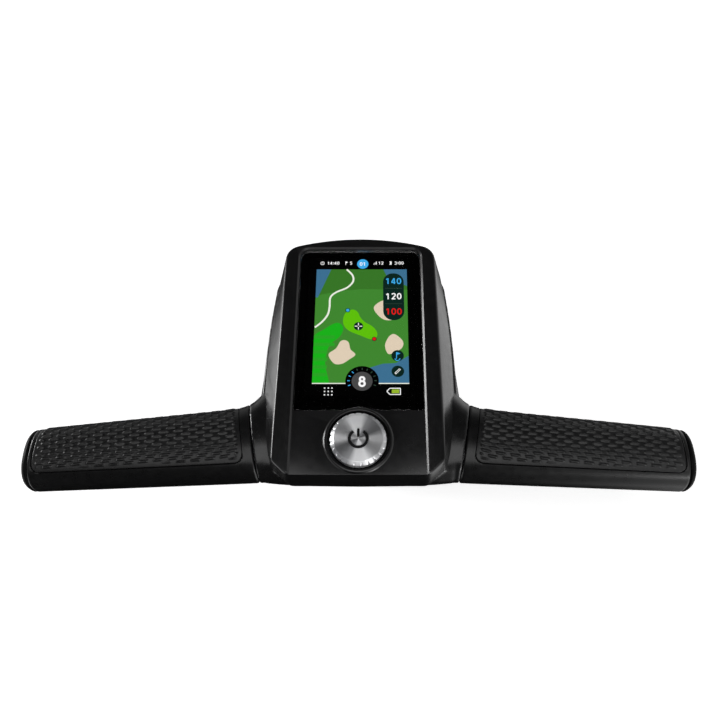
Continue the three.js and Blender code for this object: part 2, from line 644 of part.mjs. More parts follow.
* * *
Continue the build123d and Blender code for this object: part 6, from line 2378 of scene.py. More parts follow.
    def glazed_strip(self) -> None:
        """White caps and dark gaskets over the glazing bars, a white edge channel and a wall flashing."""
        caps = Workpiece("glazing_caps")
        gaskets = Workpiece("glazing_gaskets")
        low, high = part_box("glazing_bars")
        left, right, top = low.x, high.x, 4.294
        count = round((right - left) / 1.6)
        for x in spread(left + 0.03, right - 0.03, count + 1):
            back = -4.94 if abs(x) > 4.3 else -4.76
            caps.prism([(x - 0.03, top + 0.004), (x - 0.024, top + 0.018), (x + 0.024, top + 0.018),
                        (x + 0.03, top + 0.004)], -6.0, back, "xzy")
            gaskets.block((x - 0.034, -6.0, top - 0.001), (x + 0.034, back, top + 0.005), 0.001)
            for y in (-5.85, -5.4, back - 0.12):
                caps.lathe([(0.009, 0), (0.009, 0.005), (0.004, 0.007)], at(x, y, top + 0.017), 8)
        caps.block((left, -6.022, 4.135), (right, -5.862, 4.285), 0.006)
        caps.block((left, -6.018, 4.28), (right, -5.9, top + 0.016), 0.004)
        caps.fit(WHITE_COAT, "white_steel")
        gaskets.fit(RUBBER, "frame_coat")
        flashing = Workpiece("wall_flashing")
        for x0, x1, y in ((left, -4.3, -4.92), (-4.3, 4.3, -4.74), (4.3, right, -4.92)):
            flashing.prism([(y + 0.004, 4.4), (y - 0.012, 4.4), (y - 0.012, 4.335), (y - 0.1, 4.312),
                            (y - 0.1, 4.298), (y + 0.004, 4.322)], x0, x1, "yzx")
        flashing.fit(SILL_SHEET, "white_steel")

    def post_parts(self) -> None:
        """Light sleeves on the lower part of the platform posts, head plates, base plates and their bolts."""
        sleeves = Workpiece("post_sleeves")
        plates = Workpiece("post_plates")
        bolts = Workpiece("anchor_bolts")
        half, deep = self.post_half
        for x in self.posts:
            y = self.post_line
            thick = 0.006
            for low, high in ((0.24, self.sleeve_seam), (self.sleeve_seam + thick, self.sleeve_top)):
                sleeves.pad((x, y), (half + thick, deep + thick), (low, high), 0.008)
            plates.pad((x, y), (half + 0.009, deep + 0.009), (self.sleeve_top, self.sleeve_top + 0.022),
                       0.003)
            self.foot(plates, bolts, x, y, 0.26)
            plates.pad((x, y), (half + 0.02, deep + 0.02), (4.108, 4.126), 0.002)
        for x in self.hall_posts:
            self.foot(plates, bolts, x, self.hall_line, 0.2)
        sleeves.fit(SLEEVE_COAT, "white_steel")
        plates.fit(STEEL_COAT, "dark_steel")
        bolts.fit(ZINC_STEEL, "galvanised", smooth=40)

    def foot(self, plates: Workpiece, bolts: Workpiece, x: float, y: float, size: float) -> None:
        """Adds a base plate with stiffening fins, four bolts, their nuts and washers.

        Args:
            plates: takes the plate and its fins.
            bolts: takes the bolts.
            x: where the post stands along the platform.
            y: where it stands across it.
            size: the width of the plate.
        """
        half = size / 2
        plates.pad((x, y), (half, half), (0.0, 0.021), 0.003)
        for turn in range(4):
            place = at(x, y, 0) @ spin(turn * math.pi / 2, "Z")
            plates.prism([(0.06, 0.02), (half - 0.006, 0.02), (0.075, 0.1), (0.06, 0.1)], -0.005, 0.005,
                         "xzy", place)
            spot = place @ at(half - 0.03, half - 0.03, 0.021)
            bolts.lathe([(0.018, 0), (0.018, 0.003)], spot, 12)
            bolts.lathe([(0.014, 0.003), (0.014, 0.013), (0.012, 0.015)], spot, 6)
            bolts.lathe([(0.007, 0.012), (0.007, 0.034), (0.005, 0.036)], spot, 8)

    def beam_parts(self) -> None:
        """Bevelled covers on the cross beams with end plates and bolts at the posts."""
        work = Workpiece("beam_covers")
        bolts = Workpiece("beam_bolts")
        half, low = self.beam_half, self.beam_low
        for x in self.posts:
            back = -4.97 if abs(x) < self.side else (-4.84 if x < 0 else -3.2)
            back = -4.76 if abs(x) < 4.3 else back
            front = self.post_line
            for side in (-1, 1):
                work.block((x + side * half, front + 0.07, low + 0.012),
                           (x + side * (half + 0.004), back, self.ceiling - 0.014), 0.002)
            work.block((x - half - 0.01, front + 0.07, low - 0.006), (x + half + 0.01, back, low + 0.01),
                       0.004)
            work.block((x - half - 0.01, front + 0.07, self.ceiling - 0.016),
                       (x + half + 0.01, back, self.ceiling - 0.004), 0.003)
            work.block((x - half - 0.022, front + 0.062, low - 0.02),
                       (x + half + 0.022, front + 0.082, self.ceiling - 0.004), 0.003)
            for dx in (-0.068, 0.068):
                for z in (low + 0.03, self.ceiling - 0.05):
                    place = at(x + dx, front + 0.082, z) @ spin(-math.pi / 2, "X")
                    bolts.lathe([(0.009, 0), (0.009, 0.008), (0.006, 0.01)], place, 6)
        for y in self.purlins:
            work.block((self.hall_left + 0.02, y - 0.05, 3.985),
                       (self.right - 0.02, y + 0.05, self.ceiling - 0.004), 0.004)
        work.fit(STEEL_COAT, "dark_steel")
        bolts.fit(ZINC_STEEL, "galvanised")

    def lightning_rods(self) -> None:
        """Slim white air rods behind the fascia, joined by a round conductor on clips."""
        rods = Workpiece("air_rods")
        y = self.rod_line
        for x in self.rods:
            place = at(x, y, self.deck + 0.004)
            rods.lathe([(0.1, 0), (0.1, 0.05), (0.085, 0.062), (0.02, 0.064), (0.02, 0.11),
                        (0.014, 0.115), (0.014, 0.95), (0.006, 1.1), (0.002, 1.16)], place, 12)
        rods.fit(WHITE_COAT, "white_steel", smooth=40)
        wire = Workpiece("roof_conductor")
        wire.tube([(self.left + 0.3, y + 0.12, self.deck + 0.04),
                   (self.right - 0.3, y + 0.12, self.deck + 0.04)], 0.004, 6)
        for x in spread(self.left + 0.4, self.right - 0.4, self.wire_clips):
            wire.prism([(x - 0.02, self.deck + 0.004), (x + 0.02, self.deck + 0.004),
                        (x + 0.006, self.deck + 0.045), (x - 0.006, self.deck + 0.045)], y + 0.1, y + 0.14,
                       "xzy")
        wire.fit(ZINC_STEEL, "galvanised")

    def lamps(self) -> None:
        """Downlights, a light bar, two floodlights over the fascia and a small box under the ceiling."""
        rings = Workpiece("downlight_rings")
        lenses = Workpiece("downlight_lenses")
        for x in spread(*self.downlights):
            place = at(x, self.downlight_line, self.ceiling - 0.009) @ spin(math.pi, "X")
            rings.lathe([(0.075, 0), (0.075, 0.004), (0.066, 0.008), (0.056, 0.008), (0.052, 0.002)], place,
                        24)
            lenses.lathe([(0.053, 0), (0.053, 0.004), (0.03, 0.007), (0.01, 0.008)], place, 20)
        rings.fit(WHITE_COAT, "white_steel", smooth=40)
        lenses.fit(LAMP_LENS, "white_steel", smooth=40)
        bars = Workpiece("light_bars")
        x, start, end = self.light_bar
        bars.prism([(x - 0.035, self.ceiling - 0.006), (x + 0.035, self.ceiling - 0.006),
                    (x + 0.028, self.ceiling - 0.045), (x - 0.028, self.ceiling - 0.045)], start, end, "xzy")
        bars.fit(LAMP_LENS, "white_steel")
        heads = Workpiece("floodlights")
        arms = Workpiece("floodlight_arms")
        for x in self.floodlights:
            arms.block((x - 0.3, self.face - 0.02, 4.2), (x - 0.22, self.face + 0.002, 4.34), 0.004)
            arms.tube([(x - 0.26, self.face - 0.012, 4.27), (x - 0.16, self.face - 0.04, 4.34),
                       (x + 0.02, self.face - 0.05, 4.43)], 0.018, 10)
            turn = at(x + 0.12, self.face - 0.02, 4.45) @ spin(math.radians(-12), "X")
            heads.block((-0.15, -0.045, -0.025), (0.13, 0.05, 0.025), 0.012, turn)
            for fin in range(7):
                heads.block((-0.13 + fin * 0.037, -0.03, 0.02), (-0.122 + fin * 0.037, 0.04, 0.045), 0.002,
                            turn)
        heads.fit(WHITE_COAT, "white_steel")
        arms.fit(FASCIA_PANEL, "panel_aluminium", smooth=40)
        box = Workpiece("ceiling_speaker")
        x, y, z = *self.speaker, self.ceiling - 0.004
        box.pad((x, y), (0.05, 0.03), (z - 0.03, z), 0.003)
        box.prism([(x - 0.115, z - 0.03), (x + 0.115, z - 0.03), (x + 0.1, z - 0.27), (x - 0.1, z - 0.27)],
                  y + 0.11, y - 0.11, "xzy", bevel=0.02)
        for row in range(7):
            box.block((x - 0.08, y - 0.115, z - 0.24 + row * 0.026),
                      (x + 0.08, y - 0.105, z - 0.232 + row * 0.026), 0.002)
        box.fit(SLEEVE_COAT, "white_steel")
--
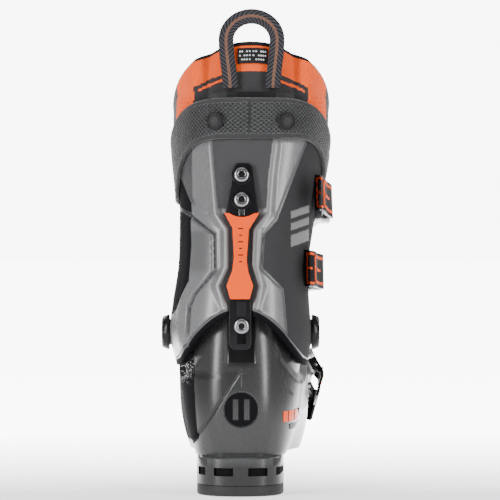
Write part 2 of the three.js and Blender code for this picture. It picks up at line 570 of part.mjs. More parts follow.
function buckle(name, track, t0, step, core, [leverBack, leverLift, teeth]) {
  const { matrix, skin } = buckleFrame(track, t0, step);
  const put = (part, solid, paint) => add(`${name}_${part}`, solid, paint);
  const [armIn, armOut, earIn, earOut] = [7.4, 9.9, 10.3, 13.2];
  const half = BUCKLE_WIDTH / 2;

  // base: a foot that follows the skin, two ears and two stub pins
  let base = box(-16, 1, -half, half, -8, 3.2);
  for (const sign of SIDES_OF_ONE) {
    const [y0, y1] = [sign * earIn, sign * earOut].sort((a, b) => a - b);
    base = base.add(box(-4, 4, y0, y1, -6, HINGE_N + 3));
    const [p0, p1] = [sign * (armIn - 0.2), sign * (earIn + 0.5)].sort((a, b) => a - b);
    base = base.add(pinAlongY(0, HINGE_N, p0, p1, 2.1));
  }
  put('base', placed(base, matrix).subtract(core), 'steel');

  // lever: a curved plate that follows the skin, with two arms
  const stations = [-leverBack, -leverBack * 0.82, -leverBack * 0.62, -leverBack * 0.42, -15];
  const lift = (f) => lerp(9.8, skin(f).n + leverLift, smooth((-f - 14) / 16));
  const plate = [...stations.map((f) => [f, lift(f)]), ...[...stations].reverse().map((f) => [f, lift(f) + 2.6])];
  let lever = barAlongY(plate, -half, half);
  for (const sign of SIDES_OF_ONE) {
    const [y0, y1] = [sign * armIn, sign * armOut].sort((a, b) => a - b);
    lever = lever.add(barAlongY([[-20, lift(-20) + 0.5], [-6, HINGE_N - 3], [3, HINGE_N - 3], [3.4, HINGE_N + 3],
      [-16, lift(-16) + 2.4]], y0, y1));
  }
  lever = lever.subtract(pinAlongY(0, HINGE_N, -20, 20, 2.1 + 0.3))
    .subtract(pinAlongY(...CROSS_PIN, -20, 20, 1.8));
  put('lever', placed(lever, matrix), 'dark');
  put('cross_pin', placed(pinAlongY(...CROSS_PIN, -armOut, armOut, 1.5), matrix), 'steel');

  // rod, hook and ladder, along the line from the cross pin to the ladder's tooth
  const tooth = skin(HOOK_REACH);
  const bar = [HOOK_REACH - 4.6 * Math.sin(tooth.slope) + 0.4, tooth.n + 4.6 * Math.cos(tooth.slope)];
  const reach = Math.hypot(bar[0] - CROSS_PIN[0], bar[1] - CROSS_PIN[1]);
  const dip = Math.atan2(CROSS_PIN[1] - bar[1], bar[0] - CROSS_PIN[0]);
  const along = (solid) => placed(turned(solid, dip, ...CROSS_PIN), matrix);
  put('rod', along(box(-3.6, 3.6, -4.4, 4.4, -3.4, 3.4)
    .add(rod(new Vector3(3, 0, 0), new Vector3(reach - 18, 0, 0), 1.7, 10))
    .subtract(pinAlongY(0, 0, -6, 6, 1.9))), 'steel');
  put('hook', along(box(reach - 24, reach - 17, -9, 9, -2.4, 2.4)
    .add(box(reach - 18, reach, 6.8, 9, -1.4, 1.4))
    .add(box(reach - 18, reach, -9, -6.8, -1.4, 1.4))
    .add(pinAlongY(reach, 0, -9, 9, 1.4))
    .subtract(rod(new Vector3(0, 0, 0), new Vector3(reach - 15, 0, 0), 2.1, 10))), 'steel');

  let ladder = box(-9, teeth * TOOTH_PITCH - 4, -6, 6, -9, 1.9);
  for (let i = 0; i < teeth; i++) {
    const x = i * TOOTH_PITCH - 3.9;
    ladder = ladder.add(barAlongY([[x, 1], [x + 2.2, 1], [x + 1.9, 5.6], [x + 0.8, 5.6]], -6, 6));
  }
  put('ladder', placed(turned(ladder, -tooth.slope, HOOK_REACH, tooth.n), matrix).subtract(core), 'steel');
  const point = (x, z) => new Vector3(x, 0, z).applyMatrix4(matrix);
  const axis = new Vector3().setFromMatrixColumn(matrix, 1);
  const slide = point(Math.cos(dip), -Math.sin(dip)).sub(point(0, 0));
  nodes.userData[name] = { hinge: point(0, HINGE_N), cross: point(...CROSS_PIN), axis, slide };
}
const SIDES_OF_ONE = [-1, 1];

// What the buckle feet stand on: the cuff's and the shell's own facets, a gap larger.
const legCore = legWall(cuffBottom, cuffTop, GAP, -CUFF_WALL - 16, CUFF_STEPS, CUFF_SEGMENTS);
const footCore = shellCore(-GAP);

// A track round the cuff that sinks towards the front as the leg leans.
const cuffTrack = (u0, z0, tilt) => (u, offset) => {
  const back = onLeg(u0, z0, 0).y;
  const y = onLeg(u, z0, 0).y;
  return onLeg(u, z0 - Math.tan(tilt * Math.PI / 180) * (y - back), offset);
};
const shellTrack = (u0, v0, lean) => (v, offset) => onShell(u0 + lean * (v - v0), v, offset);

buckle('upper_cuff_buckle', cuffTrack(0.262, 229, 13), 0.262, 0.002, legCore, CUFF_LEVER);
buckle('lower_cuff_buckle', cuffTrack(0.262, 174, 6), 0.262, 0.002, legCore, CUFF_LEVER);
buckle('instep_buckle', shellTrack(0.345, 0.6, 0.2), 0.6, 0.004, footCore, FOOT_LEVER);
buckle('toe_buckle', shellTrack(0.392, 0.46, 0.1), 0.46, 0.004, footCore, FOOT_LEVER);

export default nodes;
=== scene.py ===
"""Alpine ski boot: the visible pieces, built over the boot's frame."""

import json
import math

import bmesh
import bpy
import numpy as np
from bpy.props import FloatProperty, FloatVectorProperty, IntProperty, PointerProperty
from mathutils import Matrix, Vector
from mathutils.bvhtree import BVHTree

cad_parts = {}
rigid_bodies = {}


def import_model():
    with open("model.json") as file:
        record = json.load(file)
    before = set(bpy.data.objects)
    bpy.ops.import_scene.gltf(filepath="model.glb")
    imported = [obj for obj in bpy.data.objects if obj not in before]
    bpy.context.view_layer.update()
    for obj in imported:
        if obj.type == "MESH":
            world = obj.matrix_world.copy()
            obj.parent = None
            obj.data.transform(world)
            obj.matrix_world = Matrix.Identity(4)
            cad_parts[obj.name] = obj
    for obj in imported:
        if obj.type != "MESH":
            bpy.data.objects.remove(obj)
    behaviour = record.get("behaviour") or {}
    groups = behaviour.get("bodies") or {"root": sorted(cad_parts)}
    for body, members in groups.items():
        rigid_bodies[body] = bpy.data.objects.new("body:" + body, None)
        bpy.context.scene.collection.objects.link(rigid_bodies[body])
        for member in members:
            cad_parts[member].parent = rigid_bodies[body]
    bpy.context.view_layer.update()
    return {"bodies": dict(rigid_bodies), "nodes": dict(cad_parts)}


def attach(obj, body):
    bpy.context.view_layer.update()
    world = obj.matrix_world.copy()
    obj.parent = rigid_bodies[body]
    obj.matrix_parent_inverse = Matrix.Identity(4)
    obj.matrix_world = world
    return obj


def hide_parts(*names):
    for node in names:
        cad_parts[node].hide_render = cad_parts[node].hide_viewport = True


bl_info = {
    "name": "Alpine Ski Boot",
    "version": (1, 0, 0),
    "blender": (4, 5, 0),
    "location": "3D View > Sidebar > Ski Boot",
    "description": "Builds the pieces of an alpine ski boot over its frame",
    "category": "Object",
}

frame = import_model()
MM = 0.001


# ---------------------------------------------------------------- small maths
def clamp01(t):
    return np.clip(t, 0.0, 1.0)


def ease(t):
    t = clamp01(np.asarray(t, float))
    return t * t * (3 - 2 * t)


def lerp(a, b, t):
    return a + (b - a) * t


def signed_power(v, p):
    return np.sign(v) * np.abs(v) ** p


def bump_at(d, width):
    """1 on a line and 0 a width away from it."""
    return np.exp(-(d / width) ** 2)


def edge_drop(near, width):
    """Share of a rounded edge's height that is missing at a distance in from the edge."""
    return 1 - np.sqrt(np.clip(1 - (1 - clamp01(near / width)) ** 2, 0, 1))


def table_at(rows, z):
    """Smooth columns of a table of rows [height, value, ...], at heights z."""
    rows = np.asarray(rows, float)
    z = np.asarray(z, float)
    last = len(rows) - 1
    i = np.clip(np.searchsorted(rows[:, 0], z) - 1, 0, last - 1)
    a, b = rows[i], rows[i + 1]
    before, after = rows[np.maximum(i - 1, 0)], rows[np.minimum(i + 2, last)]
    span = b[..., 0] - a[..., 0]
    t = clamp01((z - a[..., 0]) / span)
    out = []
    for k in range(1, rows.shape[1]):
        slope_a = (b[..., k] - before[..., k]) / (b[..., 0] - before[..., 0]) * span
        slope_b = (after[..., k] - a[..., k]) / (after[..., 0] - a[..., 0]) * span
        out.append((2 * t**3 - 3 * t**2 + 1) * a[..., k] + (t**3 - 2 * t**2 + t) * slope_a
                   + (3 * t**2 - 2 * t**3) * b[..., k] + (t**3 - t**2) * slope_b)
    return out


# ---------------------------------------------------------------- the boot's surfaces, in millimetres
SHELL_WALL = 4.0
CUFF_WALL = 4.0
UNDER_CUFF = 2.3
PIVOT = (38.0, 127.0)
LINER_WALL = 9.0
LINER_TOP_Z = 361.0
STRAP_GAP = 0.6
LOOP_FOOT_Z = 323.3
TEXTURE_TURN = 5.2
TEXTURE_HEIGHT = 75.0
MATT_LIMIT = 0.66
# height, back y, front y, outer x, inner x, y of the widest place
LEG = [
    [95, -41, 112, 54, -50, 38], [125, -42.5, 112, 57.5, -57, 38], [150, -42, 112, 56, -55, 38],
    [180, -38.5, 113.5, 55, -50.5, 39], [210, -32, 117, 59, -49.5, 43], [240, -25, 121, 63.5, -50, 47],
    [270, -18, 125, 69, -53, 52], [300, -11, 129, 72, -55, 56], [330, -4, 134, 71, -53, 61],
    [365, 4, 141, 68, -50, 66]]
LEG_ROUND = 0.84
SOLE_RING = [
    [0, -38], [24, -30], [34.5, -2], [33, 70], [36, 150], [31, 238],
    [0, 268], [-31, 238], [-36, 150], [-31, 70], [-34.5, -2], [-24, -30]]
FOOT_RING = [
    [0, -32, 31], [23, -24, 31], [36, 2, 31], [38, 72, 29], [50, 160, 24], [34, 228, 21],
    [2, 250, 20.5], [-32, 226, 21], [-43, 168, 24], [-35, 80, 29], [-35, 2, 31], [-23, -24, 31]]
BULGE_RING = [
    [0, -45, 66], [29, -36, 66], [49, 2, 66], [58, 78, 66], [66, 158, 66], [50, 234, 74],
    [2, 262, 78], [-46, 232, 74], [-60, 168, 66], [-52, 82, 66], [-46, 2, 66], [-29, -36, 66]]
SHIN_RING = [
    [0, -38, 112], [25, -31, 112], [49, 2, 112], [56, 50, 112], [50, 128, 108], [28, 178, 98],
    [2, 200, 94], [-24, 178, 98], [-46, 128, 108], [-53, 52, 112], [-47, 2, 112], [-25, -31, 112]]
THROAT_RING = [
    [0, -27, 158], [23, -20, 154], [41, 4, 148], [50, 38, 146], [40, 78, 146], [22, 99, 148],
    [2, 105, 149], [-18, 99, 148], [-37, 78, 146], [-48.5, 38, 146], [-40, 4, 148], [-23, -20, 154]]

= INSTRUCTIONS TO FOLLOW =
Filter out all lines lacking the word "behaviour" and copy the rest.

= RESULT OF THE EXERCISE =
    behaviour = record.get("behaviour") or {}
    groups = behaviour.get("bodies") or {"root": sorted(cad_parts)}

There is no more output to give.